Supplied information ▸
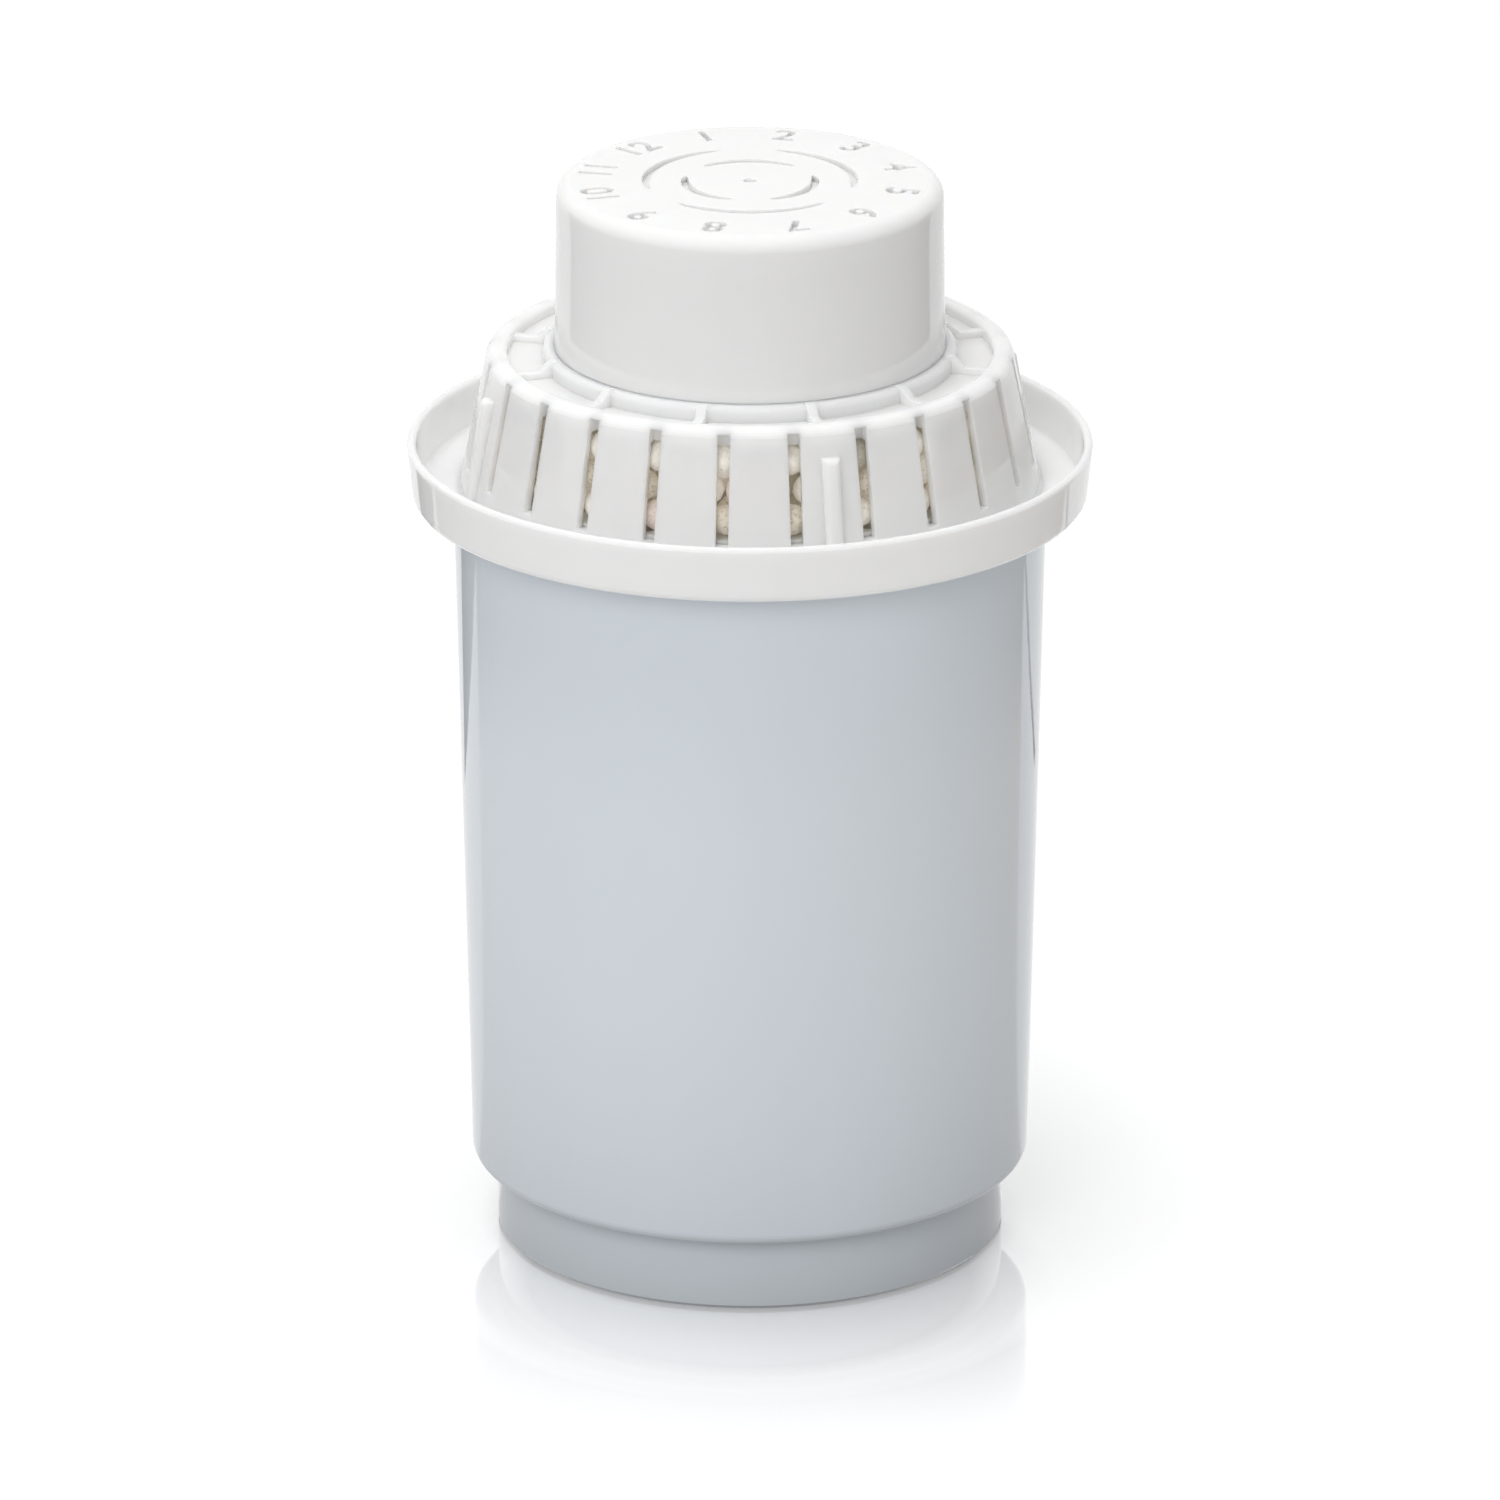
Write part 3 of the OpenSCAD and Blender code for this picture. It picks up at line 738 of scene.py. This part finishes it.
def floor_material(turn):
    """White floor as the camera, the glossy surfaces and the plain light each meet it."""
    material, tree, shader = new_material("studio_floor")
    place = tree.nodes.new("ShaderNodeTexCoord").outputs["Object"]
    near = along(tree, place, (-math.sin(turn), -math.cos(turn), 0))
    right = along(tree, place, (math.cos(turn), -math.sin(turn), 0))
    reach = length_of(tree, near, right)
    rays = tree.nodes.new("ShaderNodeLightPath")
    unseen = mix_shaders(tree, rays.outputs["Is Glossy Ray"],
                         lit_floor(tree, reach), painted_reflection_floor(tree, near, right, reach))
    seen = mix_shaders(tree, rays.outputs["Is Camera Ray"],
                       unseen, seen_floor(tree, shader, near, right, reach))

    # From below, the floor is clear
    facing = tree.nodes.new("ShaderNodeNewGeometry")
    clear = tree.nodes.new("ShaderNodeBsdfTransparent")
    from_below = product(tree, rays.outputs["Is Camera Ray"], facing.outputs["Backfacing"])
    output = [node for node in tree.nodes if node.type == "OUTPUT_MATERIAL"][0]
    surface = mix_shaders(tree, from_below, seen, clear.outputs["BSDF"])
    tree.links.new(surface, output.inputs["Surface"])
    return material


def white_world(strength, turn):
    """Plain white where it is seen or mirrored; as light, weaker from the camera's right."""
    world = bpy.data.worlds.new("studio_white")
    world.use_nodes = True
    tree = world.node_tree
    tree.nodes.clear()
    output = tree.nodes.new("ShaderNodeOutputWorld")
    light = make_node(tree, "ShaderNodeBackground", Color=WHITE)
    white = make_node(tree, "ShaderNodeBackground", Color=WHITE, Strength=1.0)
    rays = tree.nodes.new("ShaderNodeLightPath")
    place = tree.nodes.new("ShaderNodeTexCoord").outputs["Generated"]
    right = along(tree, place, (math.cos(turn), -math.sin(turn), 0))
    levels = ramp_value(tree, right, SKY_LEFT * strength, SKY_RIGHT * strength, (-1, 1))
    tree.links.new(levels, light.inputs["Strength"])
    seen = rays.outputs["Is Camera Ray"]
    for kind in ("Is Glossy Ray", "Is Transmission Ray"):
        seen = math_node(tree, "MAXIMUM", seen, rays.outputs[kind])
    surface = mix_shaders(tree, seen, light.outputs["Background"], white.outputs["Background"])
    tree.links.new(surface, output.inputs["Surface"])
    return world


def add_lamp(name, place, target, size, power):
    """A square lamp that lights but isn't seen in the floor."""
    data = bpy.data.lights.new(name, "AREA")
    data.size = size
    data.energy = power
    lamp = add_object(name, data)
    lamp.location = place
    lamp.rotation_euler = (Vector(target) - Vector(place)).to_track_quat("-Z", "Y").to_euler()
    lamp.visible_glossy = False


class CARTRIDGE_OT_studio(bpy.types.Operator):
    """Camera, white floor, white surroundings and lamps"""

    bl_idname = "cartridge.studio"
    bl_label = "Studio"

    def execute(self, context):
        scene = context.scene
        studio = scene.cartridge_studio
        data = bpy.data.cameras.new("camera")
        data.sensor_width = 36
        data.lens = studio.lens
        data.clip_end = 20
        camera = add_object("camera", data)
        camera.location = (
            -math.sin(studio.camera_turn) * studio.camera_back,
            -math.cos(studio.camera_turn) * studio.camera_back,
            studio.camera_up,
        )
        camera.rotation_euler = (math.pi / 2 - studio.camera_pitch, 0, -studio.camera_turn)
        scene.camera = camera

        half = studio.floor_size / 2
        mesh = bpy.data.meshes.new("floor")
        corners = [(-half, -half, 0), (half, -half, 0), (half, half, 0), (-half, half, 0)]
        mesh.from_pydata(corners, [], [(0, 1, 2, 3)])
        mesh.materials.append(floor_material(studio.camera_turn))
        add_object("floor", mesh)

        scene.world = white_world(studio.sky_strength, studio.camera_turn)
        middle = (0, 0, CAD_BOX[1][2] / 2)
        add_lamp("overhead_lamp", OVERHEAD_PLACE, middle, OVERHEAD_SIDE, studio.top_power)
        turn = studio.camera_turn + KEY_TURN
        key_place = (-math.sin(turn) * KEY_BACK, -math.cos(turn) * KEY_BACK, KEY_UP)
        add_lamp("key_lamp", key_place, middle, KEY_SIDE, studio.key_power)
        scene.view_settings.view_transform = "Standard"
        return {"FINISHED"}


PIECES = (
    CARTRIDGE_OT_casing,
    CARTRIDGE_OT_crown,
    CARTRIDGE_OT_balls,
    CARTRIDGE_OT_filling,
    CARTRIDGE_OT_studio,
)
SETTINGS = {
    "cartridge_casing": CasingSettings,
    "cartridge_numerals": NumeralSettings,
    "cartridge_bead": BeadSettings,
    "cartridge_balls": BallSettings,
    "cartridge_studio": StudioSettings,
}


class CARTRIDGE_PT_pieces(bpy.types.Panel):
    """Lists the cartridge's pieces and their settings"""

    bl_label = "Cartridge"
    bl_space_type = "VIEW_3D"
    bl_region_type = "UI"
    bl_category = "Cartridge"

    def draw(self, context):
        for piece in PIECES:
            self.layout.operator(piece.bl_idname)
        for name, group in SETTINGS.items():
            column = self.layout.column(heading=group.__doc__)
            for setting in group.__annotations__:
                column.prop(getattr(context.scene, name), setting)


def register():
    for cls in (*SETTINGS.values(), *PIECES, CARTRIDGE_PT_pieces):
        bpy.utils.register_class(cls)
    for name, group in SETTINGS.items():
        setattr(bpy.types.Scene, name, PointerProperty(type=group))


def unregister():
    for name in SETTINGS:
        delattr(bpy.types.Scene, name)
    for cls in reversed((*SETTINGS.values(), *PIECES, CARTRIDGE_PT_pieces)):
        bpy.utils.unregister_class(cls)


def main():
    """Makes every piece and writes the boxes of the solids and of the dressed cartridge."""
    register()
    for piece in PIECES:
        group, name = piece.bl_idname.split(".")
        getattr(getattr(bpy.ops, group), name)()


if __name__ == "__main__":
    main()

To be done ▸
Once more, set down the full listing, verbatim.

Answer to this exercise ▸
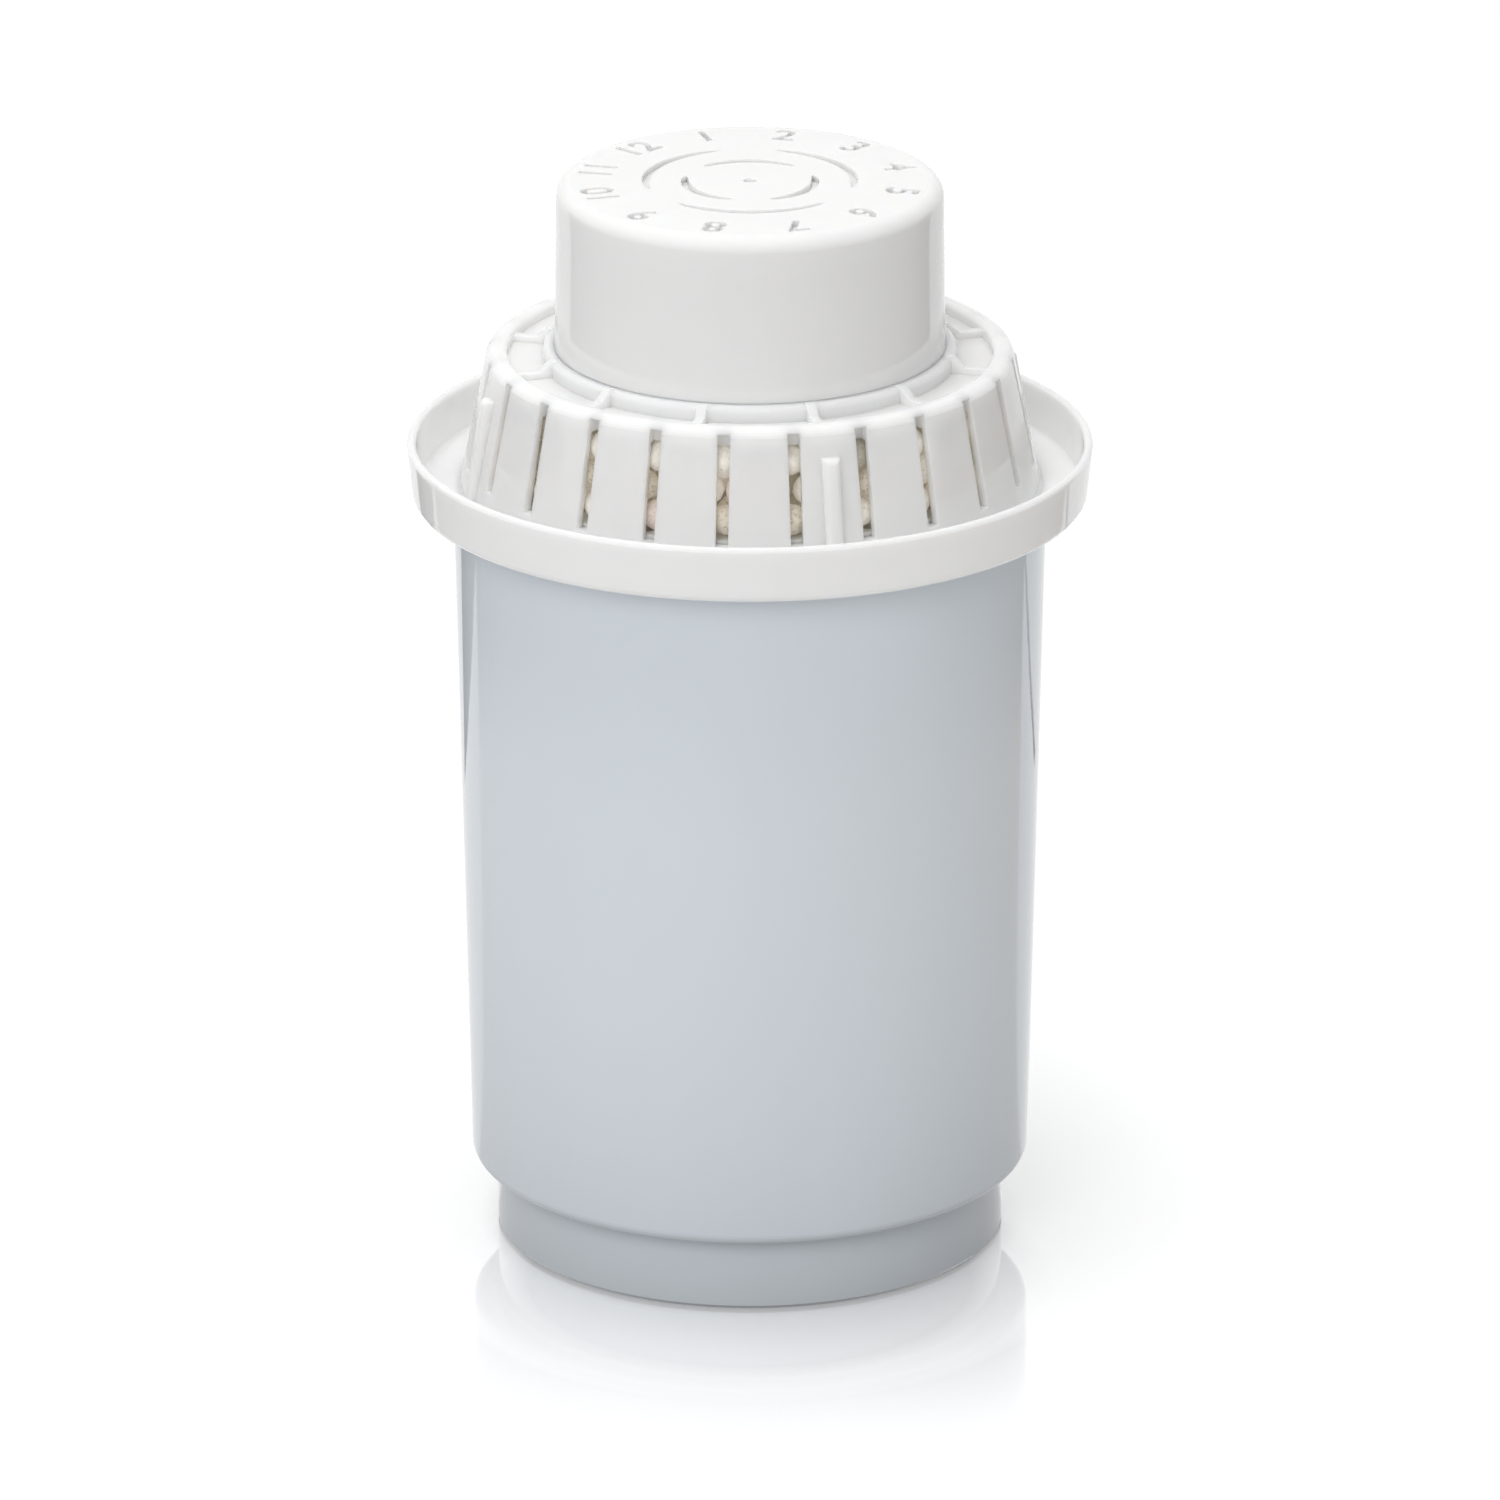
Write part 3 of the OpenSCAD and Blender code for this picture. It picks up at line 738 of scene.py. This part finishes it.
def floor_material(turn):
    """White floor as the camera, the glossy surfaces and the plain light each meet it."""
    material, tree, shader = new_material("studio_floor")
    place = tree.nodes.new("ShaderNodeTexCoord").outputs["Object"]
    near = along(tree, place, (-math.sin(turn), -math.cos(turn), 0))
    right = along(tree, place, (math.cos(turn), -math.sin(turn), 0))
    reach = length_of(tree, near, right)
    rays = tree.nodes.new("ShaderNodeLightPath")
    unseen = mix_shaders(tree, rays.outputs["Is Glossy Ray"],
                         lit_floor(tree, reach), painted_reflection_floor(tree, near, right, reach))
    seen = mix_shaders(tree, rays.outputs["Is Camera Ray"],
                       unseen, seen_floor(tree, shader, near, right, reach))

    # From below, the floor is clear
    facing = tree.nodes.new("ShaderNodeNewGeometry")
    clear = tree.nodes.new("ShaderNodeBsdfTransparent")
    from_below = product(tree, rays.outputs["Is Camera Ray"], facing.outputs["Backfacing"])
    output = [node for node in tree.nodes if node.type == "OUTPUT_MATERIAL"][0]
    surface = mix_shaders(tree, from_below, seen, clear.outputs["BSDF"])
    tree.links.new(surface, output.inputs["Surface"])
    return material


def white_world(strength, turn):
    """Plain white where it is seen or mirrored; as light, weaker from the camera's right."""
    world = bpy.data.worlds.new("studio_white")
    world.use_nodes = True
    tree = world.node_tree
    tree.nodes.clear()
    output = tree.nodes.new("ShaderNodeOutputWorld")
    light = make_node(tree, "ShaderNodeBackground", Color=WHITE)
    white = make_node(tree, "ShaderNodeBackground", Color=WHITE, Strength=1.0)
    rays = tree.nodes.new("ShaderNodeLightPath")
    place = tree.nodes.new("ShaderNodeTexCoord").outputs["Generated"]
    right = along(tree, place, (math.cos(turn), -math.sin(turn), 0))
    levels = ramp_value(tree, right, SKY_LEFT * strength, SKY_RIGHT * strength, (-1, 1))
    tree.links.new(levels, light.inputs["Strength"])
    seen = rays.outputs["Is Camera Ray"]
    for kind in ("Is Glossy Ray", "Is Transmission Ray"):
        seen = math_node(tree, "MAXIMUM", seen, rays.outputs[kind])
    surface = mix_shaders(tree, seen, light.outputs["Background"], white.outputs["Background"])
    tree.links.new(surface, output.inputs["Surface"])
    return world


def add_lamp(name, place, target, size, power):
    """A square lamp that lights but isn't seen in the floor."""
    data = bpy.data.lights.new(name, "AREA")
    data.size = size
    data.energy = power
    lamp = add_object(name, data)
    lamp.location = place
    lamp.rotation_euler = (Vector(target) - Vector(place)).to_track_quat("-Z", "Y").to_euler()
    lamp.visible_glossy = False


class CARTRIDGE_OT_studio(bpy.types.Operator):
    """Camera, white floor, white surroundings and lamps"""

    bl_idname = "cartridge.studio"
    bl_label = "Studio"

    def execute(self, context):
        scene = context.scene
        studio = scene.cartridge_studio
        data = bpy.data.cameras.new("camera")
        data.sensor_width = 36
        data.lens = studio.lens
        data.clip_end = 20
        camera = add_object("camera", data)
        camera.location = (
            -math.sin(studio.camera_turn) * studio.camera_back,
            -math.cos(studio.camera_turn) * studio.camera_back,
            studio.camera_up,
        )
        camera.rotation_euler = (math.pi / 2 - studio.camera_pitch, 0, -studio.camera_turn)
        scene.camera = camera

        half = studio.floor_size / 2
        mesh = bpy.data.meshes.new("floor")
        corners = [(-half, -half, 0), (half, -half, 0), (half, half, 0), (-half, half, 0)]
        mesh.from_pydata(corners, [], [(0, 1, 2, 3)])
        mesh.materials.append(floor_material(studio.camera_turn))
        add_object("floor", mesh)

        scene.world = white_world(studio.sky_strength, studio.camera_turn)
        middle = (0, 0, CAD_BOX[1][2] / 2)
        add_lamp("overhead_lamp", OVERHEAD_PLACE, middle, OVERHEAD_SIDE, studio.top_power)
        turn = studio.camera_turn + KEY_TURN
        key_place = (-math.sin(turn) * KEY_BACK, -math.cos(turn) * KEY_BACK, KEY_UP)
        add_lamp("key_lamp", key_place, middle, KEY_SIDE, studio.key_power)
        scene.view_settings.view_transform = "Standard"
        return {"FINISHED"}


PIECES = (
    CARTRIDGE_OT_casing,
    CARTRIDGE_OT_crown,
    CARTRIDGE_OT_balls,
    CARTRIDGE_OT_filling,
    CARTRIDGE_OT_studio,
)
SETTINGS = {
    "cartridge_casing": CasingSettings,
    "cartridge_numerals": NumeralSettings,
    "cartridge_bead": BeadSettings,
    "cartridge_balls": BallSettings,
    "cartridge_studio": StudioSettings,
}


class CARTRIDGE_PT_pieces(bpy.types.Panel):
    """Lists the cartridge's pieces and their settings"""

    bl_label = "Cartridge"
    bl_space_type = "VIEW_3D"
    bl_region_type = "UI"
    bl_category = "Cartridge"

    def draw(self, context):
        for piece in PIECES:
            self.layout.operator(piece.bl_idname)
        for name, group in SETTINGS.items():
            column = self.layout.column(heading=group.__doc__)
            for setting in group.__annotations__:
                column.prop(getattr(context.scene, name), setting)


def register():
    for cls in (*SETTINGS.values(), *PIECES, CARTRIDGE_PT_pieces):
        bpy.utils.register_class(cls)
    for name, group in SETTINGS.items():
        setattr(bpy.types.Scene, name, PointerProperty(type=group))


def unregister():
    for name in SETTINGS:
        delattr(bpy.types.Scene, name)
    for cls in reversed((*SETTINGS.values(), *PIECES, CARTRIDGE_PT_pieces)):
        bpy.utils.unregister_class(cls)


def main():
    """Makes every piece and writes the boxes of the solids and of the dressed cartridge."""
    register()
    for piece in PIECES:
        group, name = piece.bl_idname.split(".")
        getattr(getattr(bpy.ops, group), name)()


if __name__ == "__main__":
    main()